Boethius’s feast day is October 23rd, and these remarks commemorate a figure who, once so well known to people of faith, has become obscure to the modern Church. With Hallowtide approaching, it is fitting to reflect on exemplary lives of faith such as that lived by Boethius.
Unlike many medieval saints, Boethius was never ordained, never entered the ministry, and never entered monastic orders. He was a scholar and a politician in early sixth century Rome working under the rule of the Germanic barbarian, King Theodoric. Theodoric recognized the talents of Boethius, and both admired and feared him. He admired Boethius for his learning in the seven liberal arts, the academic curriculum of the time, and for his skill at reconciling differences between politicians of both church and state. Theodoric’s admiration led him to install Boethius as consul of Rome in 510, and he gave the same honor to Boethius’s sons in 522. That same year, Theodoric made Boethius Master of Offices, which gave him executive power over affairs both foreign and domestic.

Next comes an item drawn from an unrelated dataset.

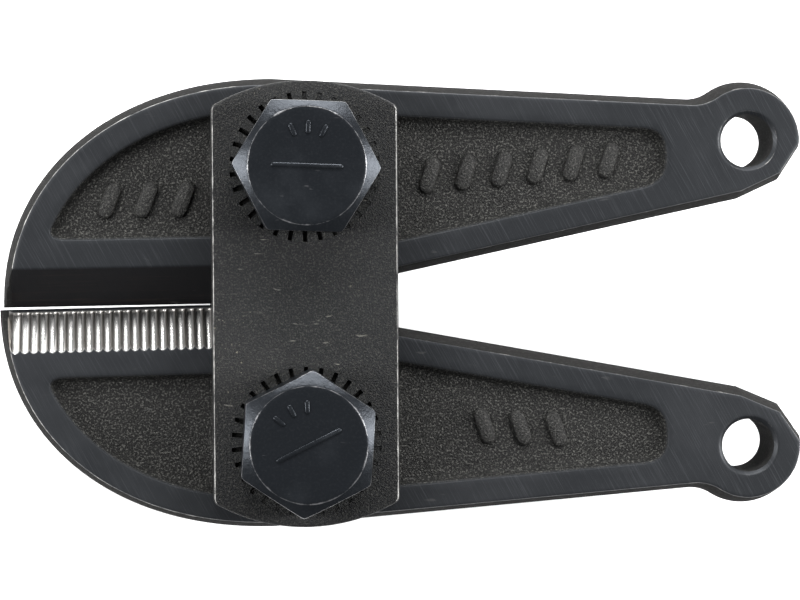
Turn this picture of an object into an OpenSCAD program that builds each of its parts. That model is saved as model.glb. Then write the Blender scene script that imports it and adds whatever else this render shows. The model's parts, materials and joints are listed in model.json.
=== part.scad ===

But Theodoric feared Boethius’s close ties to the Emperor Justinian and the Eastern Church. As an Arian who denied the doctrine of the Trinity, Theodoric feared that Boethius’s attempts to reconcile eastern and western Trinitarian disputes might lead to a Roman rebellion that might seek help from Byzantium to regain independence from Ostrogothic rule. So when the Senate falsely accused Boethius of treason, an accusation that stuck only as a result of political enemies Boethius had made defending the public welfare, Theodoric had Boethius imprisoned on false charges and brutally executed with no trial.
Among other works, Boethius had written five theological tracts for his friend, Pope John I, referred to collectively as the Opuscula Sacra, where Boethius used his training in logic and philosophy to defend the Christian faith. Two of these argued for the rationality of the orthodox doctrine of the Trinity, and one of these includes his formulation of personhood as “an individual substance of a rational nature,” a definition still in use by modern theologians. A third treatise defended the orthodox view of Christ’s nature as God and man, and a fourth explained how the goodness of creation, including human goodness, logically depends upon the goodness of God. The final treatise, On the Catholic Faith, explicates general foundational doctrines for all Christian believers.
However, Boethius wrote his most important work, The Consolation of Philosophy, while imprisoned and on death row. Admitting his despair at the loss of his former life and freedoms, Boethius portrays himself in dialogue with Lady Philosophy, his lifelong object of study. Philosophy reminds him that earthly goods come and go, but the only value of earthly goods is in their power to turn our sights to the Father of Heavenly Lights, from whom comes every good and perfect gift and does not alter like the shifting shadows. He reminds himself and us that nothing in this world can yield satisfaction to our longing for happiness, and seeking after such frail goods will only lead to despair. Philosophy means the Love of Wisdom, and true wisdom resides in conforming our broken desires to the only essential source of happiness: the light of Divine Love which orders all things and grants all earthly gifts their true meaning.
Boethius reminds us that the mind of God is not limited to human perceptions of time and space, that all existence depends on his loving sustenance, for it is in God in whom we live, and move, and have our being. Boethius reminds us that our vision can be transformed to understand the world from this God-centered perspective. “Superata tellus sidera donat” – “Overcome the earth, and you will be given the stars,” Lady Philosophy tells the imprisoned Boethius. Despite his prison walls, Boethius remembered that true freedom comes from God, and regardless of station or situation in life, that freedom is available to all who turn from the misery of self-rule, and instead obediently remember that we live in the sight of a just and moral judge who sees all things.